In order to provide the best possible service to the participants, Pak Qatar Takaful group has bought a state of the art IT system from Malaysia. With strong technology support, it has emerged stronger in providing Bancatakaful solutions to its banking partners. As part of the agreement Pak Qatar is providing Takaful coverage to the assets of the Car Ijarah and Housing Finance lines to Islamic Banks. With the passage of time it intends to enter into agreement with other business partners which will further increase its network.

Although conventional insurance companies are barred from opening Takaful windows till 2010, sensing the tremendous opportunities conventional insurance companies are also planning to offer Shariah compliant products along with the conventional products.

There are two opinions in this regard. One group believes that if conventional banks are allowed to operate 'designated Islamic banking branches' conventional insurance companies should also be allowed to operate Takaful windows.

The other group believes this will cause undue confusion amongst customers who are already indecisive regarding authenticity of Islamic products.
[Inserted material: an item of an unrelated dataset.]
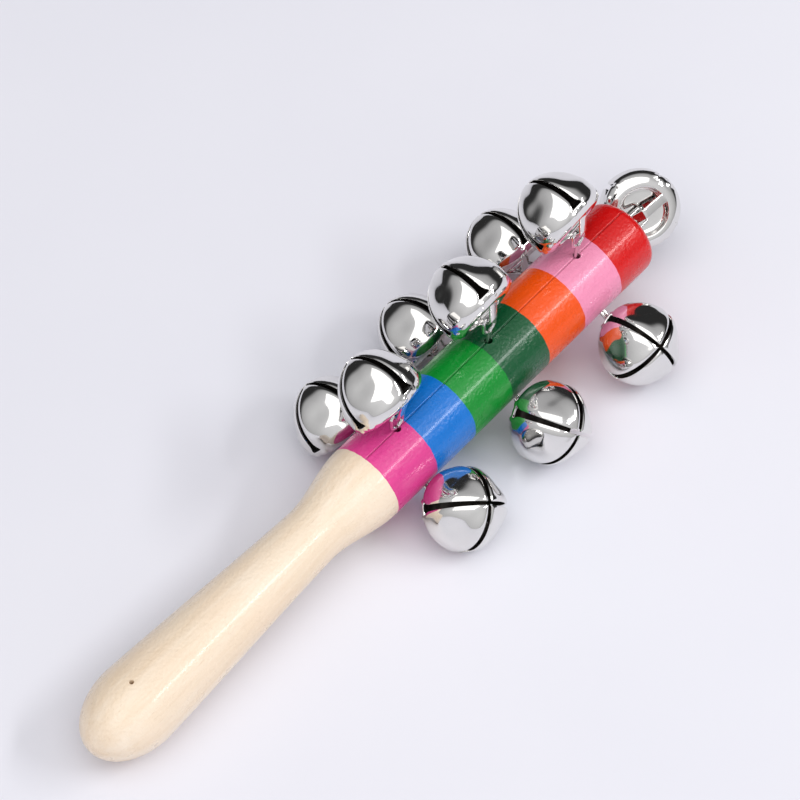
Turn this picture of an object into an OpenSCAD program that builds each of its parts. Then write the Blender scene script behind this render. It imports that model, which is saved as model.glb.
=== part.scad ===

On top of this entry of conventional insurance companies in Takaful business will further intensify the competition.

Some of the critics are of the view that the restriction on conventional insurance companies was imposed mainly to facilitate the Takaful operators, having substantial investment. The breathing time given was sufficient and now conventional insurance companies should also be allowed to offer Shariah compliant products.